» DO THIS
Your task is to copy the material exactly.

» DATA SEGMENT
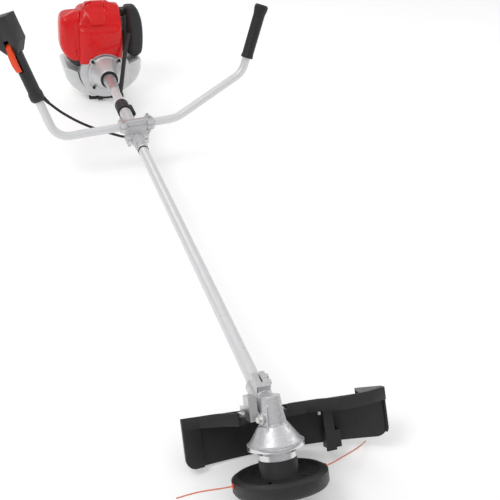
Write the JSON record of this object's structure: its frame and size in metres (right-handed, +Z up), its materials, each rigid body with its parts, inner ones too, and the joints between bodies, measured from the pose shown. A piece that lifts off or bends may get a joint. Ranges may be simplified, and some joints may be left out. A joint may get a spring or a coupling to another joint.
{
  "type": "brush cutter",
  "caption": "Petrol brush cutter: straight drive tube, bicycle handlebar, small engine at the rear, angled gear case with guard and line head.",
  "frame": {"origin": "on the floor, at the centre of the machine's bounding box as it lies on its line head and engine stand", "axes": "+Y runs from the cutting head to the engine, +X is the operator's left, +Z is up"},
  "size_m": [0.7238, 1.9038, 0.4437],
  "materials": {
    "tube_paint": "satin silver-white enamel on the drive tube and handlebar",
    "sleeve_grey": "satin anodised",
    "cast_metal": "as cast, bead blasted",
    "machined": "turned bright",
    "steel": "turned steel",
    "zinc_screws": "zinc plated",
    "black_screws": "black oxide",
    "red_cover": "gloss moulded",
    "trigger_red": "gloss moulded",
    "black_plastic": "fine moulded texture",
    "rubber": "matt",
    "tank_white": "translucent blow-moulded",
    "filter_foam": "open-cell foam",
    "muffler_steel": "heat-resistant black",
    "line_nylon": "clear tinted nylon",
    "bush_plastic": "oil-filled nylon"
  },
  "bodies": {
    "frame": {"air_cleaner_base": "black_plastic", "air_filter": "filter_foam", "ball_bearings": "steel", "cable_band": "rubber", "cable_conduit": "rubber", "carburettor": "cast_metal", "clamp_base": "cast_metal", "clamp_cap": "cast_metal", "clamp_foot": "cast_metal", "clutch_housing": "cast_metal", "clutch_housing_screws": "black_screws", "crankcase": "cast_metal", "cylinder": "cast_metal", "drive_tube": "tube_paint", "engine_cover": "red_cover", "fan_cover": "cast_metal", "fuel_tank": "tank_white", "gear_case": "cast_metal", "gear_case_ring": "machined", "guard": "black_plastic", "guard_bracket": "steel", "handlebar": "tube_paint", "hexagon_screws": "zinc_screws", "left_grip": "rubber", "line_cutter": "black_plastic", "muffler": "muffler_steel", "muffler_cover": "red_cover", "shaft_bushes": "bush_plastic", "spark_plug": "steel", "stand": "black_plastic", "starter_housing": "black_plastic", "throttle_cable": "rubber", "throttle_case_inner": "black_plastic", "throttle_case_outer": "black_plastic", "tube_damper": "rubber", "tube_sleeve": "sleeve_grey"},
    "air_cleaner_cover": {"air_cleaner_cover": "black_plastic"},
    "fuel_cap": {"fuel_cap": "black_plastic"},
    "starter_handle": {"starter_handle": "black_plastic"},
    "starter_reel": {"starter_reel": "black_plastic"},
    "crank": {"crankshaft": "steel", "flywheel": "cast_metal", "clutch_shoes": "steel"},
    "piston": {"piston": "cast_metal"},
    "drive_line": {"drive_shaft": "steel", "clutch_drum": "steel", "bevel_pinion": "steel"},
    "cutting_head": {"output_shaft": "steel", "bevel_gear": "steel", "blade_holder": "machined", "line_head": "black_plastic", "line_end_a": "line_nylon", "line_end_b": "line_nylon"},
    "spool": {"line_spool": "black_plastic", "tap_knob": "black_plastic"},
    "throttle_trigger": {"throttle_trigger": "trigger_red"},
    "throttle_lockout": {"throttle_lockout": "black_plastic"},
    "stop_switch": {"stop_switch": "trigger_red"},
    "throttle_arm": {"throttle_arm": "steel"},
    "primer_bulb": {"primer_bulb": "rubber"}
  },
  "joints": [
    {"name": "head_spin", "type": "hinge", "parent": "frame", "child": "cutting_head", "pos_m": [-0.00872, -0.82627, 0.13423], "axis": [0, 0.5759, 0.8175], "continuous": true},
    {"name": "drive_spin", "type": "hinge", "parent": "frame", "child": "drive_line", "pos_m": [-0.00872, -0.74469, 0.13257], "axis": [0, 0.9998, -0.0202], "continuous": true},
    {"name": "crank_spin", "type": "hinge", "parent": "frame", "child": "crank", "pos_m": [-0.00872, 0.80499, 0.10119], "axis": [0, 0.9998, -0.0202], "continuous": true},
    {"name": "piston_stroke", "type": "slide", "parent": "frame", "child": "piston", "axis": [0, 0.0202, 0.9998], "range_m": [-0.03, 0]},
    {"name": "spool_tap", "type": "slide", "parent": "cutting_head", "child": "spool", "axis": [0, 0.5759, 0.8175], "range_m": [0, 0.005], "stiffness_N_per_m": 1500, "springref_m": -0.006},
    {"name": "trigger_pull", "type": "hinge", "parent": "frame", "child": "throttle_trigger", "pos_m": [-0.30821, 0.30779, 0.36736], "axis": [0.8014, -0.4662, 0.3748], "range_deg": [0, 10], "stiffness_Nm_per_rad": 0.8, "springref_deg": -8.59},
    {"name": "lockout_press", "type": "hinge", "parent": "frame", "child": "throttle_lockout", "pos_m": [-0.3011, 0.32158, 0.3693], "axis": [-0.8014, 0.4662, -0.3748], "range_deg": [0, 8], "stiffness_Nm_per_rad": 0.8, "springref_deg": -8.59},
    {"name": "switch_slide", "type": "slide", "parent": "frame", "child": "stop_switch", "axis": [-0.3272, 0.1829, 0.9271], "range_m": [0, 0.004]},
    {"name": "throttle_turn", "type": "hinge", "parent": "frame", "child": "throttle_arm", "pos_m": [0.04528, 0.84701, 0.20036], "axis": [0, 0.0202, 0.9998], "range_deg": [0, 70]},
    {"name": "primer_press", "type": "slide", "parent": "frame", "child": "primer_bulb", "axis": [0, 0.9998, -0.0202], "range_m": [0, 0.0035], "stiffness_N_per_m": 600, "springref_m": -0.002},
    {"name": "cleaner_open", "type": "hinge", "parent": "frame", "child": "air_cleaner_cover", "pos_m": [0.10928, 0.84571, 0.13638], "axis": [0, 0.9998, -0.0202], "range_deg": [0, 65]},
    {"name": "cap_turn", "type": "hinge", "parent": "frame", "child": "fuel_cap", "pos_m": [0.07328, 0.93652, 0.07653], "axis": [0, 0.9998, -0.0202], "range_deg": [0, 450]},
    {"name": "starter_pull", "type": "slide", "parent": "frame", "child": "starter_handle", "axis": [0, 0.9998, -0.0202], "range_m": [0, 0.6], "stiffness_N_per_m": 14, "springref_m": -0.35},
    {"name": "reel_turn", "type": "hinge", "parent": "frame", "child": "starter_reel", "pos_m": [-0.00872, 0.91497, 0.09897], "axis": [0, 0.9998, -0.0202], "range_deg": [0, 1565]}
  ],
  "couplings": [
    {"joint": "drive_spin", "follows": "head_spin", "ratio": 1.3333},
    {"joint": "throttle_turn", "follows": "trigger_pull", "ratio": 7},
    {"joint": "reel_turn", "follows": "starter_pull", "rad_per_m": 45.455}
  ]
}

» FINAL RESULT
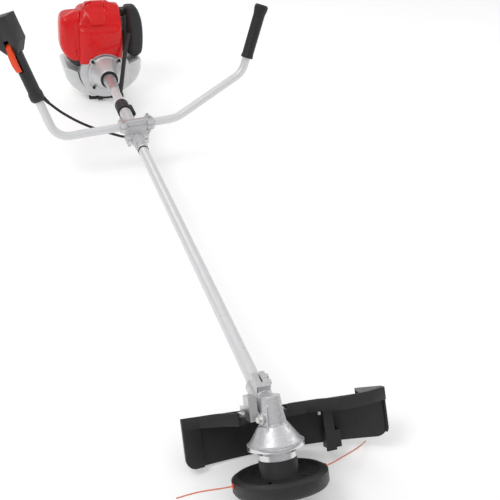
Write the JSON record of this object's structure: its frame and size in metres (right-handed, +Z up), its materials, each rigid body with its parts, inner ones too, and the joints between bodies, measured from the pose shown. A piece that lifts off or bends may get a joint. Ranges may be simplified, and some joints may be left out. A joint may get a spring or a coupling to another joint.
{
  "type": "brush cutter",
  "caption": "Petrol brush cutter: straight drive tube, bicycle handlebar, small engine at the rear, angled gear case with guard and line head.",
  "frame": {"origin": "on the floor, at the centre of the machine's bounding box as it lies on its line head and engine stand", "axes": "+Y runs from the cutting head to the engine, +X is the operator's left, +Z is up"},
  "size_m": [0.7238, 1.9038, 0.4437],
  "materials": {
    "tube_paint": "satin silver-white enamel on the drive tube and handlebar",
    "sleeve_grey": "satin anodised",
    "cast_metal": "as cast, bead blasted",
    "machined": "turned bright",
    "steel": "turned steel",
    "zinc_screws": "zinc plated",
    "black_screws": "black oxide",
    "red_cover": "gloss moulded",
    "trigger_red": "gloss moulded",
    "black_plastic": "fine moulded texture",
    "rubber": "matt",
    "tank_white": "translucent blow-moulded",
    "filter_foam": "open-cell foam",
    "muffler_steel": "heat-resistant black",
    "line_nylon": "clear tinted nylon",
    "bush_plastic": "oil-filled nylon"
  },
  "bodies": {
    "frame": {"air_cleaner_base": "black_plastic", "air_filter": "filter_foam", "ball_bearings": "steel", "cable_band": "rubber", "cable_conduit": "rubber", "carburettor": "cast_metal", "clamp_base": "cast_metal", "clamp_cap": "cast_metal", "clamp_foot": "cast_metal", "clutch_housing": "cast_metal", "clutch_housing_screws": "black_screws", "crankcase": "cast_metal", "cylinder": "cast_metal", "drive_tube": "tube_paint", "engine_cover": "red_cover", "fan_cover": "cast_metal", "fuel_tank": "tank_white", "gear_case": "cast_metal", "gear_case_ring": "machined", "guard": "black_plastic", "guard_bracket": "steel", "handlebar": "tube_paint", "hexagon_screws": "zinc_screws", "left_grip": "rubber", "line_cutter": "black_plastic", "muffler": "muffler_steel", "muffler_cover": "red_cover", "shaft_bushes": "bush_plastic", "spark_plug": "steel", "stand": "black_plastic", "starter_housing": "black_plastic", "throttle_cable": "rubber", "throttle_case_inner": "black_plastic", "throttle_case_outer": "black_plastic", "tube_damper": "rubber", "tube_sleeve": "sleeve_grey"},
    "air_cleaner_cover": {"air_cleaner_cover": "black_plastic"},
    "fuel_cap": {"fuel_cap": "black_plastic"},
    "starter_handle": {"starter_handle": "black_plastic"},
    "starter_reel": {"starter_reel": "black_plastic"},
    "crank": {"crankshaft": "steel", "flywheel": "cast_metal", "clutch_shoes": "steel"},
    "piston": {"piston": "cast_metal"},
    "drive_line": {"drive_shaft": "steel", "clutch_drum": "steel", "bevel_pinion": "steel"},
    "cutting_head": {"output_shaft": "steel", "bevel_gear": "steel", "blade_holder": "machined", "line_head": "black_plastic", "line_end_a": "line_nylon", "line_end_b": "line_nylon"},
    "spool": {"line_spool": "black_plastic", "tap_knob": "black_plastic"},
    "throttle_trigger": {"throttle_trigger": "trigger_red"},
    "throttle_lockout": {"throttle_lockout": "black_plastic"},
    "stop_switch": {"stop_switch": "trigger_red"},
    "throttle_arm": {"throttle_arm": "steel"},
    "primer_bulb": {"primer_bulb": "rubber"}
  },
  "joints": [
    {"name": "head_spin", "type": "hinge", "parent": "frame", "child": "cutting_head", "pos_m": [-0.00872, -0.82627, 0.13423], "axis": [0, 0.5759, 0.8175], "continuous": true},
    {"name": "drive_spin", "type": "hinge", "parent": "frame", "child": "drive_line", "pos_m": [-0.00872, -0.74469, 0.13257], "axis": [0, 0.9998, -0.0202], "continuous": true},
    {"name": "crank_spin", "type": "hinge", "parent": "frame", "child": "crank", "pos_m": [-0.00872, 0.80499, 0.10119], "axis": [0, 0.9998, -0.0202], "continuous": true},
    {"name": "piston_stroke", "type": "slide", "parent": "frame", "child": "piston", "axis": [0, 0.0202, 0.9998], "range_m": [-0.03, 0]},
    {"name": "spool_tap", "type": "slide", "parent": "cutting_head", "child": "spool", "axis": [0, 0.5759, 0.8175], "range_m": [0, 0.005], "stiffness_N_per_m": 1500, "springref_m": -0.006},
    {"name": "trigger_pull", "type": "hinge", "parent": "frame", "child": "throttle_trigger", "pos_m": [-0.30821, 0.30779, 0.36736], "axis": [0.8014, -0.4662, 0.3748], "range_deg": [0, 10], "stiffness_Nm_per_rad": 0.8, "springref_deg": -8.59},
    {"name": "lockout_press", "type": "hinge", "parent": "frame", "child": "throttle_lockout", "pos_m": [-0.3011, 0.32158, 0.3693], "axis": [-0.8014, 0.4662, -0.3748], "range_deg": [0, 8], "stiffness_Nm_per_rad": 0.8, "springref_deg": -8.59},
    {"name": "switch_slide", "type": "slide", "parent": "frame", "child": "stop_switch", "axis": [-0.3272, 0.1829, 0.9271], "range_m": [0, 0.004]},
    {"name": "throttle_turn", "type": "hinge", "parent": "frame", "child": "throttle_arm", "pos_m": [0.04528, 0.84701, 0.20036], "axis": [0, 0.0202, 0.9998], "range_deg": [0, 70]},
    {"name": "primer_press", "type": "slide", "parent": "frame", "child": "primer_bulb", "axis": [0, 0.9998, -0.0202], "range_m": [0, 0.0035], "stiffness_N_per_m": 600, "springref_m": -0.002},
    {"name": "cleaner_open", "type": "hinge", "parent": "frame", "child": "air_cleaner_cover", "pos_m": [0.10928, 0.84571, 0.13638], "axis": [0, 0.9998, -0.0202], "range_deg": [0, 65]},
    {"name": "cap_turn", "type": "hinge", "parent": "frame", "child": "fuel_cap", "pos_m": [0.07328, 0.93652, 0.07653], "axis": [0, 0.9998, -0.0202], "range_deg": [0, 450]},
    {"name": "starter_pull", "type": "slide", "parent": "frame", "child": "starter_handle", "axis": [0, 0.9998, -0.0202], "range_m": [0, 0.6], "stiffness_N_per_m": 14, "springref_m": -0.35},
    {"name": "reel_turn", "type": "hinge", "parent": "frame", "child": "starter_reel", "pos_m": [-0.00872, 0.91497, 0.09897], "axis": [0, 0.9998, -0.0202], "range_deg": [0, 1565]}
  ],
  "couplings": [
    {"joint": "drive_spin", "follows": "head_spin", "ratio": 1.3333},
    {"joint": "throttle_turn", "follows": "trigger_pull", "ratio": 7},
    {"joint": "reel_turn", "follows": "starter_pull", "rad_per_m": 45.455}
  ]
}